KEY POINTS:
Thumbing through the Herald this week I was taken once again by the fact that much of the world is in chaotic conflict, and that nearly all of that conflict is the result of ethnic and/or religious differences.
I wonder how long it will take the world's "leaders" to understand that because they are ethnic and/or religious, such conflicts are incapable of political solutions. And that the West's constant harping on "democracy" is unintelligible to the citizens of those parts of the world who have never known it, their histories of theocracy or dictatorship stretching back for thousands of years.
One exception, perhaps, is Northern Ireland, where a truce has been achieved between bitter and bigoted religious factions, but only because the leaders of each faction have managed to subsume their religion to the interests of politics, for now anyway.
This week we read that Fiji's military dictator, Commodore Frank Bainimarama, has decided to boycott the Pacific Forum talkfest, and once again see the knee-jerk reaction of our Dear Leader demanding that he come to heel and return his country to what passes there for democracy.
Well, I don't blame Commodore Bainimarama a bit for choosing not to attend the forum and subject himself to the sort of patronising finger-wagging from the likes of Ms Clark and Kevin Rudd that reeks of an empire long gone.
Nor is it likely, as Helen Clark thinks, that there will be much reaction at home to the commodore's decision. And it is surely significant that the only real vocal opposition to his regime comes from the South Pacific Big Two - Australia and New Zealand.
The rest of the leaders of the tiny Pacific nations who make up the forum have been strangely muted in their criticism of events in Fiji, if they have said anything at all.
Perhaps that's because the Pacific people understand instinctively that Fiji's problems are not political but ethnic, and that no political patch-up job is ever going to last.
The most gruesome example of ethnicity and religion in conflict is, of course, the mad and murderous Balkans, where tens of thousands of people have been slain simply because of their religion or ethnicity. Don't think for a moment that that sort of enormity won't erupt again ... and again.
For now the scene has shifted to the Caucasus where two ethnic enclaves have resisted attempts by the Georgian hierarchy to make them rejoin Georgia, and Russia has moved swiftly to look after them.
The people of South Ossetia and Abkhazia are mainly ethnic Russians and it is to Russia they look for their future. Once again, no political compromise is going to hold.
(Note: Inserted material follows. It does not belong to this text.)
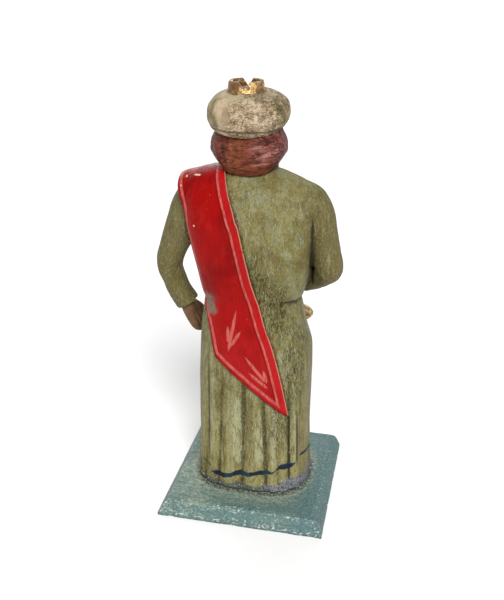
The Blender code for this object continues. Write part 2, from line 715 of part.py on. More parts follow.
def make_left_hand(material, collection):
    """Left hand hanging at the hip, the fingers parted by grooves."""
    centres = [Vector(point[:3]) for point in LEFT_HAND]
    rings = []
    for k, (x, y, height, half_width, half_thickness) in enumerate(LEFT_HAND):
        ahead = (centres[min(k + 1, len(centres) - 1)] - centres[max(k - 1, 0)]).normalized()
        wide = Vector((math.cos(math.radians(LEFT_HAND_TURN)),
                       math.sin(math.radians(LEFT_HAND_TURN)), 0.0))
        wide = (wide - ahead * wide.dot(ahead)).normalized()
        thick = ahead.cross(wide)
        parted = smooth_step(*FINGER_GROOVE_START, k) * FINGER_GROOVE
        ring = []
        for step in range(LEFT_HAND_SIDES):
            angle = math.tau * step / LEFT_HAND_SIDES
            wave = abs(math.sin(math.cos(angle) * math.pi * FINGER_COUNT / 2))
            groove = parted * (1 - wave) ** 2
            across = half_width * math.cos(angle)
            out = half_thickness * math.sin(angle) * (1 - groove)
            ring.append(centres[k] + wide * across + thick * out)
        rings.append(ring)
    return loft("left_hand", rings, material, collection)


def combine(base, tool, operation, solver):
    """Boolean of a form into another, keeping each form's own colour."""
    modifier = base.modifiers.new(tool.name, "BOOLEAN")
    modifier.operation = operation
    modifier.solver = solver
    modifier.material_mode = "TRANSFER"
    modifier.object = tool
    tool.hide_render = True
    tool.display_type = "WIRE"


def make_plinth(material, collection):
    """Square board whose four edges are planed to a wide bevel."""
    builder = bmesh.new()
    bmesh.ops.create_cube(builder, size=1.0)
    for vert in builder.verts:
        side, depth, level = vert.co
        vert.co = (side * PLINTH_SIDE, depth * PLINTH_SIDE, (level + 0.5) * PLINTH_THICKNESS)
    bmesh.ops.bisect_plane(
        builder,
        geom=[*builder.verts, *builder.edges, *builder.faces],
        plane_co=(0.0, 0.0, PLINTH_UPRIGHT_EDGE),
        plane_no=(0.0, 0.0, 1.0),
    )
    top_share = 1 - 2 * PLINTH_BEVEL_RUN / PLINTH_SIDE
    for vert in builder.verts:
        if vert.co.z > PLINTH_UPRIGHT_EDGE * 2:
            vert.co.x *= top_share
            vert.co.y *= top_share
    return mesh_object("plinth", builder, material, collection)


def make_figure(parts, forms, materials):
    """The carved block: every form joined to the robe."""
    figure = make_robe(materials["painted_robe"], parts)
    figure.name = "figure"
    for name, path in (("right_sleeve", RIGHT_SLEEVE), ("left_sleeve", LEFT_SLEEVE)):
        sleeve = make_sleeve(name, path, materials["painted_robe"], forms)
        combine(figure, sleeve, "UNION", UNION_SOLVER)
    bpy.context.view_layer.update()
    body_tree = BVHTree.FromObject(figure, bpy.context.evaluated_depsgraph_get())
    skin = materials["painted_skin"]
    hair = materials["painted_hair"]
    gold = materials["gold_leaf"]
    moustache_right = [(2 * HEAD_CENTRE[0] - x, *rest) for x, *rest in MOUSTACHE]
    joined = [
        make_sash(body_tree, materials["painted_sash"], forms),
        make_head(skin, forms),
        make_hair(hair, forms),
        make_beard(hair, forms),
        make_tube("moustache_left", MOUSTACHE, MOUSTACHE_SIDES, hair, forms),
        make_tube("moustache_right", moustache_right, MOUSTACHE_SIDES, hair, forms),
        make_turban(materials["painted_turban"], forms),
        make_crown(gold, gold, forms),
        turned("jar", JAR_CENTRE, JAR, JAR_SIDES, gold, forms),
        make_tube("right_wrist", RIGHT_WRIST, WRIST_SIDES, skin, forms),
        make_fist(skin, forms),
        make_tube("right_thumb", RIGHT_THUMB, THUMB_SIDES, skin, forms),
        make_left_hand(skin, forms),
        make_tube("left_thumb", LEFT_THUMB, THUMB_SIDES, skin, forms),
    ]
    for form in joined:
        combine(figure, form, "UNION", UNION_SOLVER)
    return figure


def main():
    for leftover in list(bpy.data.objects):
        bpy.data.objects.remove(leftover, do_unlink=True)
    parts = bpy.data.collections.new("nativity_wise_man")
    forms = bpy.data.collections.new("carving_forms")
    for collection in (parts, forms):
        bpy.context.scene.collection.children.link(collection)
    materials = {name: make_material(name) for name in COLOURS}
    make_plinth(materials["painted_board"], parts)
    make_figure(parts, forms, materials)


main()
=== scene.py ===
"""Looks of the nativity wise man: carved wood, painted by hand, on a painted board.

The carving is built again in finer mesh from the same forms as the solid, in carver's units, of
which the figure is 212 tall, measured from its foot. One piece stands for each CAD node.
"""

import math

import bmesh
import bpy
import numpy as np
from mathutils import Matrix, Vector, noise
from mathutils.bvhtree import BVHTree
from mathutils.kdtree import KDTree


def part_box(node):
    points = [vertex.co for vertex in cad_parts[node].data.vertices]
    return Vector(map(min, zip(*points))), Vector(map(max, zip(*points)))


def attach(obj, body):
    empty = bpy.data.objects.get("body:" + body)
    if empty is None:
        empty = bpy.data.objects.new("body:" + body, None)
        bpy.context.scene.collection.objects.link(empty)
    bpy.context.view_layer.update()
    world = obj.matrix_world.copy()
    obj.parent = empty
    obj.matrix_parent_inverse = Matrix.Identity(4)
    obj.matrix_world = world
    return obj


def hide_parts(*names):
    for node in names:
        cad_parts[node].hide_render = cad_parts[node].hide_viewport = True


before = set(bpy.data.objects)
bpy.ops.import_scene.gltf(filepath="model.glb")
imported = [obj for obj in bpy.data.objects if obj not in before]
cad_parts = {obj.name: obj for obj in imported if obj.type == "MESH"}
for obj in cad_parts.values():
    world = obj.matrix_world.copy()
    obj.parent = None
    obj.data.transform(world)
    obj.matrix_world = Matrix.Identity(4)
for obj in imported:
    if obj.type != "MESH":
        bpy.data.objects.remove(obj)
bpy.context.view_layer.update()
FIGURE_LOW, FIGURE_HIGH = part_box("figure")
PLINTH_LOW, PLINTH_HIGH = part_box("plinth")

FIGURE_UNITS = 212
UNIT = (FIGURE_HIGH.z - FIGURE_LOW.z) / FIGURE_UNITS
FOOT = FIGURE_LOW.z
MILLIMETRE = 0.001

# Camera, in metres and degrees, from the board's four corners in the photograph
CAMERA_PLACE = (-0.0748, 0.349, 0.27)
CAMERA_FORWARD = (0.2147, -0.9767)
CAMERA_PITCH = 24.1
CAMERA_LENS = 45.6
SENSOR = 36

# Lights: name, direction it comes from, strength and width in degrees. Then the sky's strength
LIGHTS = [
    ("key", (-0.27, 0.66, 0.7), 3.3, 30),
    ("fill", (0.35, -0.85, 0.4), 1.5, 60),
]
SKY_STRENGTH = 0.4
FLOOR_HALF = 40

# Robe: height, half width, depth behind, depth in front, squareness, shift to the figure's left
ROBE = [
    (0, 31, 25, 25.2, 2.9, 0), (10, 30.5, 24.4, 24.6, 2.8, 0), (34, 29.8, 23.2, 23.8, 2.7, 0),
    (60, 29.8, 22.4, 23.4, 2.6, -0.3), (78, 29.3, 21.7, 22.6, 2.5, -0.6),
    (90, 27.5, 20.8, 21.6, 2.4, 0.5), (99, 25.8, 19.9, 20.8, 2.4, 0.9),
    (105, 24.8, 19.4, 20.4, 2.5, 1.1), (110, 26, 19.9, 21, 2.7, 0.7),
    (121, 28, 20.6, 21.8, 2.9, 0.6), (131, 29.7, 20.8, 21.8, 3, 1),
    (145, 31.6, 20.4, 20.8, 2.9, 1.8), (153, 32.4, 19.2, 18.8, 2.6, 2),
    (159, 32.4, 17.6, 16.8, 2.4, 2.2), (163.5, 30.8, 15.8, 15, 2.2, 2.4),
    (167, 26.6, 13.8, 13, 2.1, 2.6), (169.7, 20.4, 12, 11.2, 2, 2.8), (172, 13, 10.6, 9.6, 2, 3),
    (175, 9.2, 9.2, 8.6, 2, 3.1), (184, 8.4, 8.4, 8, 2, 3.1),
]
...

But the blinkered attitude of the United States and Europe to the Georgian eruption is typical of what I'm talking about.
Showing an ignorance that only an American can exhibit of the nature and history of peoples elsewhere, US Defence Secretary Robert Gates says Russia needs to be told that "this kind of behaviour, characteristic of the Soviet period, has no place in the 21st century".
And much closer to the conflict, a Georgian politician says "this is not a war between Russia and Georgia but between civilisation and barbarism".
Both those statements are empty political rhetoric, although I'd rather call them what they really are - bullshit.
I don't blame Vladimir Putin and his tame President, Dmitry Medvedev, for putting the Georgians in their place. After all, he is surrounded by former Soviet satellite countries which, in their resentment, are wooing the West, and even permitting US missile installations on their lands.
How would New Zealand and Australia react if, say, Fiji and Tonga cosied up to China and agreed to have Chinese missile batteries stationed on their islands?
Only the supreme arrogance of a Bush-blind America could come up with such a boneheaded scheme, its "leaders" seemingly blissfully unaware of the effect it might have on a resurgent Russia which, incidentally, has never known true democracy in all its history.
Throughout the Middle East it is Muslim v Muslim, Muslim v Jew and Muslim v Christian. Throughout Africa, vicious tribal violence flares continually. Every nation in the European Union is reeling from the effects of Islamist migration, and nationalistic aspirations of its member states constantly threaten its fragile "unity".
Britain has its problems not just with the influx of Muslims but with the aspirations of Scotland and Wales. Hindu India and Muslim Pakistan are in a state of constant tension.
And each of these areas of conflict defies political solution, for they are not political problems. They are the result of deeply held, often fanatical, religious tradition, or of an ethnic and familial sense of belonging which stretches back hundreds of generations.
Only one man had the answer to them - and they nailed him to a cross.